Mommy- Key Still Photo Credit Shayne Laverdiäre-credit

Why do I like it?

Everyone cried at the Premiere of Mommy in Cannes last year. All my journalists friends were emotionally touched by prolific director Xavier Dolan’s 5th feature. The film generates so many contradictory feelings. You’ll love it or hate it. You’ll cry or laugh, and even both at the same time. If you’re looking for rollercoaster emotions, this film is for you! If you’re not, you’ll be shocked by the exuberant style of Canadian prodigy of filmmaking. Dolan’s touch is baroque! You even have the feeling he’d like to defy the gods with such a film.

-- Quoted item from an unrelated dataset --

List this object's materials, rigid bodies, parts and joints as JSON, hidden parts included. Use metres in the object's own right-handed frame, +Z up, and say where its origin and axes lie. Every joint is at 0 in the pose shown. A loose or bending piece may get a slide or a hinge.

His filmmaking is terribly excessive, in every way. The music from the 90s is the kitschiest one you’ll ever listen to. The confrontations between the protagonists are highly colourful. The language is crude. The ratio is 1:1 because it’s more intimate, so he says… But the young Canadian filmmaker articulates all these elements powerfully. His creative urge is radical: that’s how he succeeds in creating one of these organic movies that contains life in itself.

In Mommy, Dolan directs the same female actors as in his first feature I Killed My Mother: Anne Dorval and Suzanne Clément, who are both very good actresses. However, this time, it’s different. Even if Dolan tackles with the same subject – a Oedipal mother-son relationship – he shifts from a biographical drama film to a mature piece of art. He still digs into his own personal pains to find inspiration, but he distances himself from its subject. He doesn’t play the main role anymore. Antoine-Olivier Pilon does – with brio!

Some people find this film arrogant, eccentric. Yes, that’s why it’s baroque to my eyes. It’s not perfect, it’s still irregular in shape. But it’s a portrait of souls that makes you feel like they do.

Selected to compete for the Palme d’Or in Cannes 2014 Main Competition Section, Mommy won the Jury Grand Prize equally ranked with Swiss director Jean-Luc Godard. One of the eldest influent directors of our time awarded at the same time as the youngest one: The symbol is strong. Cinema must look forward, without forgetting the past.